Por Marcos André Carvalho
Em uma recente decisão no Recurso Especial 2030882, a 3ª Turma do Superior Tribunal de Justiça (STJ) abordou questões fundamentais sobre a boa-fé objetiva e a aplicação da supressio em contratos. O caso envolveu uma ação revisional entre a Indústria de Alimentos Neon EIRELI e a White Martins Gases Industriais LTDA, onde a Neon contestou uma cláusula de reajuste contratual unilateralmente modificada pela fornecedora. A White Martins havia alterado o critério de reajuste para uma fórmula mais onerosa sem aviso prévio, o que gerou insatisfação após anos de vigência.
O ponto central da discussão foi o longo período de inércia da Neon em impugnar o reajuste, o que levou à assinatura de uma confissão de dívida, aparentemente consolidando o novo critério de reajuste. A White Martins argumentou que a demora da Neon em contestar a alteração configurava a aplicação da supressio, uma figura jurídica que impede o exercício de um direito após um longo período de inércia da parte lesada. No entanto, o STJ abordou a questão de forma criteriosa, analisando se esse instituto poderia ser aplicado.
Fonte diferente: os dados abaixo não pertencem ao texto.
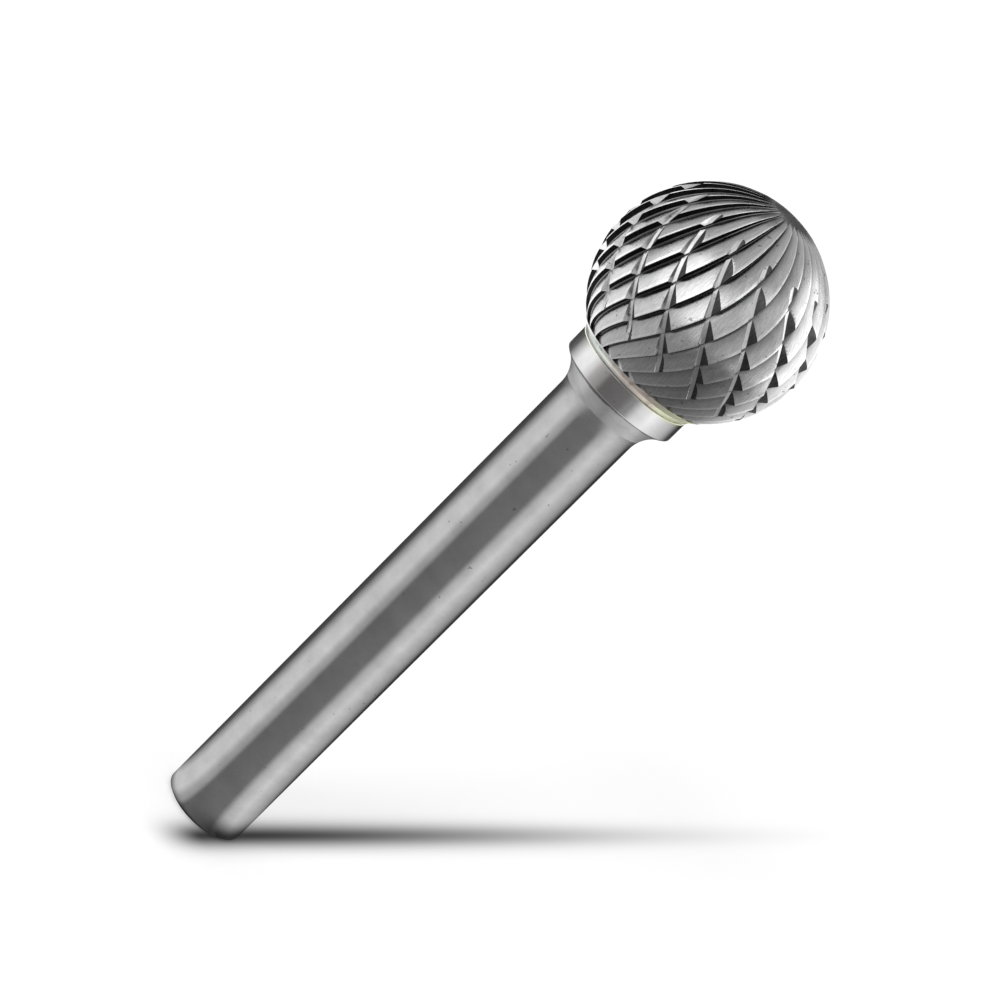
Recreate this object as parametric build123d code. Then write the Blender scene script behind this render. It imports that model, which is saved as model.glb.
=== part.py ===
"""Ball-shaped rotary burr: a fluted tungsten-carbide ball brazed onto a ground steel shank.

Millimetres. +Z runs along the burr's axis from the shank's flat end to the cutting end, and the
origin is the centre of that flat end. Latitude and longitude are measured on the cutting ball:
latitude from its equator, positive toward the cutting end, and longitude around +Z from -Y,
positive toward +X.
"""

import os
from math import asin, atan, cos, degrees, radians, sin, sqrt, tan

from build123d import *

# Driving dimensions ---------------------------------------------------------------------------
BALL_D = 15.875  # 5/8 in cutting head
SHANK_D = 6.35  # 1/4 in collet size
OVERALL_LENGTH = 58.74  # 2-5/16 in

# Shank, turned in one with the collar that carries the head
COLLAR_D = 9.2
COLLAR_LENGTH = 1.63
COLLAR_EDGE_CHAMFER = 0.08
FLARE_RADIUS = 2.6  # concave blend from the collar down to the shank
SHANK_END_CHAMFER = 0.3

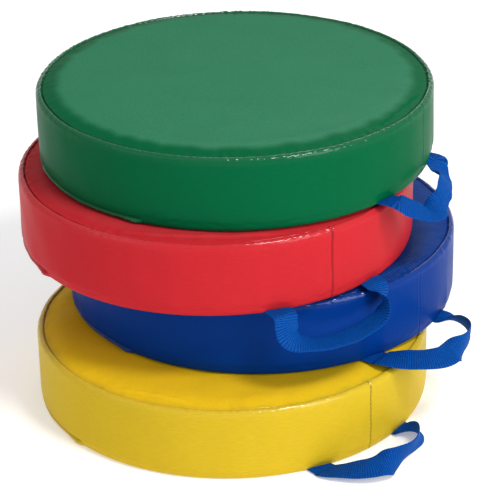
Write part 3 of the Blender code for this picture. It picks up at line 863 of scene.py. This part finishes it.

Sob a relatoria do Ministro Marco Aurélio Bellizze, a 3ª Turma decidiu que a supressio, embora seja um remédio jurídico que decorre da inércia, não pode ser usada para legitimar condutas abusivas. A Corte entendeu que a Neon não validou tacitamente o reajuste, pois a alteração unilateral da cláusula violou a boa-fé objetiva, princípio essencial nos contratos. Assim, a supressio não poderia ser invocada pela parte que inicialmente agiu de forma abusiva, rompendo a legítima expectativa de equilíbrio contratual.
Com essa decisão, o STJ deu provimento ao recurso da Indústria de Alimentos Neon, anulando o critério de reajuste aplicado pela White Martins. O julgamento reforça o entendimento de que a inércia em contestar cláusulas contratuais não legitima práticas abusivas, especialmente quando uma das partes viola o princípio da boa-fé, gerando desequilíbrio no contrato.